Part of Testbed Utilised:
Robotics testbed

Key Stakeholders:
Bristol Robotics Lab, Toshiba, University of the West of England, Bristol University

Key Goal:
Develop the warehouse of the future using swarm AI driven robotics

Collaborative Robotics
 

The Challenge

In warehouse environments, robots have to deal with the challenge of moving objects that are of various shapes and sizes without colliding and misjudging the objects. In the absence of swarm robotic technology, the robots use centralised methods to collaborate and co-ordinate their movements, which requires centralised processing and communication. This leads to an expensive infrastructure.

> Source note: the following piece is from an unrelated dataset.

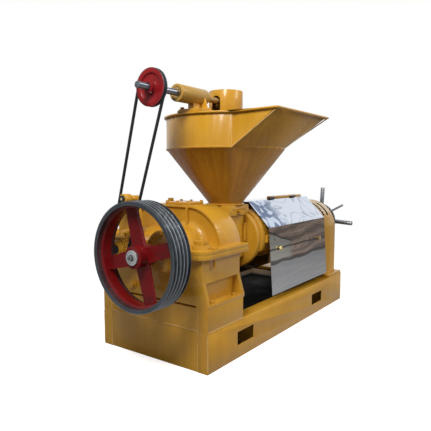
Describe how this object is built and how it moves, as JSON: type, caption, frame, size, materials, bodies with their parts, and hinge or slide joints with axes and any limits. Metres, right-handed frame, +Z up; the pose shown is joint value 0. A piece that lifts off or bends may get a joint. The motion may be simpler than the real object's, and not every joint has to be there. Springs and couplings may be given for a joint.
{
  "type": "screw oil press",
  "caption": "Screw oil press with belt-driven gearbox, hopper with side chute and feed auger, barrel cage under a hinged steel guard, and a thrust frame with adjusting handle.",
  "frame": {"origin": "centre of the foundation bolt rectangle on the underside of the base", "axes": "+X along the press from the big pulley to the adjusting handle, +Y away from the hopper's chute, +Z up"},
  "size_m": [2.354, 1.065, 1.5853],
  "materials": {
    "yellow_paint": "gloss golden yellow paint",
    "red_paint": "dark red gloss paint",
    "belt_rubber": "matt black rubber",
    "bright_steel": "polished steel",
    "stainless": "mirror stainless sheet",
    "gear_steel": "oiled machined steel",
    "cage_iron": "painted casting",
    "bronze": "machined bronze",
    "brass": "polished brass",
    "tray_black": "dark oily sheet"
  },
  "bodies": {
    "root": {"base_rail_near": "yellow_paint", "base_rail_far": "yellow_paint", "cross_members": "yellow_paint", "gearbox_riser": "yellow_paint", "gearbox_lower_housing": "yellow_paint", "gearbox_upper_housing": "yellow_paint", "inspection_cover": "yellow_paint", "breather_plug": "yellow_paint", "drain_plug": "yellow_paint", "input_bearing_cover": "yellow_paint", "layshaft_bearing_cover": "yellow_paint", "screw_bearing_cover": "yellow_paint", "joint_bolts": "yellow_paint", "foot_bolts": "yellow_paint", "cover_bolts": "yellow_paint", "idler_bracket": "yellow_paint", "feed_box": "yellow_paint", "neck_block": "yellow_paint", "feed_flange": "yellow_paint", "cage_end_ring": "yellow_paint", "hopper": "yellow_paint", "hopper_rim": "yellow_paint", "feeder_bridge": "yellow_paint", "feeder_bearing_tube": "yellow_paint", "feeder_saddle": "yellow_paint", "saddle_bolts": "yellow_paint", "bevel_housing": "yellow_paint", "thrust_frame": "yellow_paint", "guard_hoops": "yellow_paint", "guard_rail": "yellow_paint", "feeder_belt": "belt_rubber", "guard_hinges": "bright_steel", "cage_bolts": "bright_steel", "guard_far_sheet": "stainless", "shaft_bearings": "gear_steel", "cage_bars": "gear_steel", "cage_upper": "cage_iron", "cage_lower": "cage_iron", "feeder_bushes": "bronze", "thrust_nut": "bronze", "oil_tray": "tray_black"},
    "drive": {"input_shaft": "gear_steel", "main_pulley": "red_paint", "pulley_end_cap": "bright_steel"},
    "layshaft_set": {"layshaft": "gear_steel", "feeder_drive_pulley": "yellow_paint"},
    "screw": {"bull_gear": "gear_steel", "main_screw": "gear_steel"},
    "feeder": {"feeder_shaft": "bright_steel", "feeder_pulley": "red_paint"},
    "auger": {"feed_auger": "gear_steel"},
    "idler": {"idler_roller": "yellow_paint"},
    "gate": {"feed_gate": "yellow_paint"},
    "door": {"guard_door": "stainless", "guard_knobs": "brass"},
    "thrust": {"thrust_block": "gear_steel"},
    "hand_wheel": {"thrust_spindle": "bright_steel", "hand_hub": "bright_steel", "handle_rods": "bright_steel"},
    "lock": {"lock_nut": "bright_steel"}
  },
  "joints": [
    {"name": "main_spin", "type": "hinge", "parent": "root", "child": "drive", "pos_m": [-1, -0.12, 0.63], "axis": [1, 0, 0], "continuous": true},
    {"name": "layshaft_spin", "type": "hinge", "parent": "root", "child": "layshaft_set", "pos_m": [-0.8, 0.14, 0.63], "axis": [1, 0, 0], "continuous": true},
    {"name": "screw_spin", "type": "hinge", "parent": "root", "child": "screw", "pos_m": [0, -0.12, 0.63], "axis": [1, 0, 0], "continuous": true},
    {"name": "feeder_spin", "type": "hinge", "parent": "root", "child": "feeder", "pos_m": [-0.8, -0.12, 1.487], "axis": [1, 0, 0], "continuous": true},
    {"name": "auger_spin", "type": "hinge", "parent": "root", "child": "auger", "pos_m": [-0.361, -0.12, 1.2], "axis": [0, 0, 1], "continuous": true},
    {"name": "idler_spin", "type": "hinge", "parent": "root", "child": "idler", "pos_m": [-1.021, 0.09615, 0.91063], "axis": [1, 0, 0], "continuous": true},
    {"name": "gate_slide", "type": "slide", "parent": "root", "child": "gate", "axis": [0, -1, 0], "range_m": [0, 0.13]},
    {"name": "guard_hinge", "type": "hinge", "parent": "root", "child": "door", "pos_m": [0.2, -0.188, 0.8713], "axis": [-1, 0, 0], "range_deg": [0, 100]},
    {"name": "thrust_slide", "type": "slide", "parent": "root", "child": "thrust", "axis": [1, 0, 0], "range_m": [-0.0065, 0.0065]},
    {"name": "hand_turn", "type": "hinge", "parent": "thrust", "child": "hand_wheel", "pos_m": [1.1, -0.12, 0.63], "axis": [1, 0, 0], "range_deg": [-360, 360]},
    {"name": "lock_turn", "type": "hinge", "parent": "root", "child": "lock", "pos_m": [0.93, -0.12, 0.63], "axis": [1, 0, 0], "range_deg": [-30, 60]}
  ],
  "couplings": [
    {"joint": "layshaft_spin", "follows": "main_spin", "ratio": -0.33333},
    {"joint": "screw_spin", "follows": "main_spin", "ratio": 0.096774},
    {"joint": "feeder_spin", "follows": "main_spin", "ratio": -0.23243},
    {"joint": "auger_spin", "follows": "main_spin", "ratio": 0.23243},
    {"joint": "idler_spin", "follows": "main_spin", "ratio": -0.76786},
    {"joint": "thrust_slide", "follows": "hand_turn", "m_per_rad": 0.00095493}
  ]
}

The Collaborative Warehouse-Storage-Solution use case, uses swarm robotic technology that exploits multiple robots collectively moving pallets containing objects. Using co-ordinated robot methods improves performance which can be measured in terms of the time taken to store and retrieve the pallets, and the resources (including battery energy) used. This use case shows how the overall cost of the infrastructure required for deploying robotic warehouse systems can be reduced.

There are a number of testbeds available, such as Robotarium and IRIS, that support collaborative robotics experimentation. These existing testbeds are largely used for general swarm algorithm research and evaluation, rather than being use case specific.

The Approach

Swarm robots coordinate their activities in an autonomous self-configuring manner. In this way there is no reliance on infrastructure being deployed. The swarm robots use various sensors, including distance and camera sensors and radios to obtain information about the environment. Robots process this information and it forms the basis of their actions.

The robots also contain radios to communicate with each other. Digital twins are used to evaluate and optimise or evolve the algorithms. These are then created and deployed to the digital twin simulator environment and robots.

The algorithms are set goals and tasks for the robots to achieve. Performance is measured by the way in which they collectively tackle these challenges. For example, looking at experiments where objects or pallets are moved by up to 20 swarm robots and the obstacles that might hinder their movements. Ground truth data is then collected to validate and evaluate the performance of the robots in fulfilling their tasks.

The Benefits

  • Algorithms can be optimised and evaluated for performing particular tasks and for particular environments, without prior knowledge of the environment or infrastructure available.
  • Digital twin environments permit accurate representation and comparison with the real arena environment for validating and evolving or optimising the algorithms.
  • Lower costs of automated warehouse infrastructure deployment.
  • Ease of scalability to expand capabilities as the warehouse operation grows.
  • Zero prior configuration and infrastructure required.